Raw data ▸
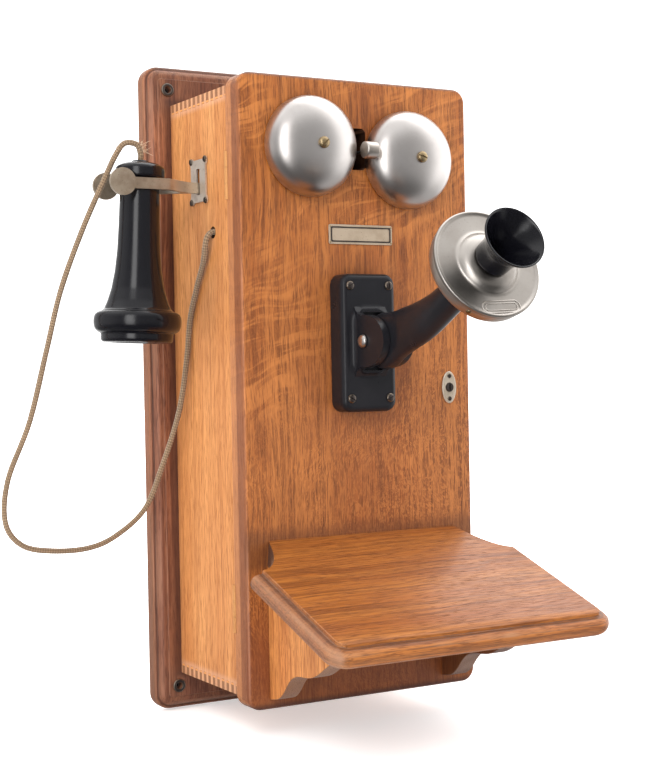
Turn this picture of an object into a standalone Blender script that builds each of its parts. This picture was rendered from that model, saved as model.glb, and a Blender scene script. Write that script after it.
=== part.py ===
"""Antique wooden wall telephone with a crank magneto, hook switch, outside gongs and a hinged door.

Frame: X to the right as the user faces the telephone, Y into the wall, Z up. The origin is the
centre of the backboard's rear face, which lies on the wall. Dimensions below are in millimetres.
"""

from math import cos, pi, radians, sin, sqrt

import bmesh
import bpy
from mathutils import Matrix, Vector

MM = 0.001
GAP = 0.3

# backboard
BOARD_W, BOARD_H, BOARD_T = 239.0, 521.0, 18.0
BOARD_CORNER = 13.0
MOUNT_X, MOUNT_Z = 101.0, 241.2
MOUNT_HOLE_R = 2.6

# cabinet
BOX_W = 197.0
BOX_TOP, BOX_BOTTOM = 228.3, -230.8
BOX_REAR = -(BOARD_T + GAP)
BOX_FRONT = -123.3
SIDE_T = 10.0
END_T = 7.5
FINGERS = 13

# door
DOOR_W = 203.4
DOOR_T = 22.0
DOOR_TOP, DOOR_BOTTOM = 234.9, -239.2
DOOR_REAR = BOX_FRONT - GAP
DOOR_FRONT = DOOR_REAR - DOOR_T
DOOR_CORNER = 11.0
HINGE_X, HINGE_Y = -100.9, BOX_FRONT - 0.15
HINGE_R, HINGE_PIN_R = 2.0, 0.9
HINGE_Z = (160.0, -165.0)
HINGE_LEN = 36.0

# gongs and clapper
GONG_R, GONG_H, GONG_WALL = 38.0, 22.5, 1.6
GONG_FULLNESS = 2.4
GONG_RIM_Y = -148.0
GONG_X = {"left": -43.6, "right": 43.1}
GONG_Z = {"left": 181.6, "right": 175.2}
CLAPPER_PIVOT_Z = 122.0
CLAPPER_Z = 179.0
CLAPPER_Y = -164.5
RINGER_Y = -106.0

# transmitter
ARM_X = -2.5
BASE_W, BASE_H, BASE_T = 48.0, 105.0, 18.0
BASE_Z = 33.0
PIVOT_Y, PIVOT_Z = -177.0, 34.0
EAR_REACH, EAR_RISE = 27.4, 19.6
EAR_IN, EAR_OUT = 8.0, 13.7
FACE_CENTRE = (ARM_X, -315.4, 82.7)
FACE_TILT, FACE_TURN = 24.05, -3.0
CUP_DEPTH = 14.2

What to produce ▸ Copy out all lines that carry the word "from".

Solution for this problem ▸
Turn this picture of an object into a standalone Blender script that builds each of its parts. This picture was rendered from that model, saved as model.glb, and a Blender scene script. Write that script after it.
from math import cos, pi, radians, sin, sqrt
from mathutils import Matrix, Vector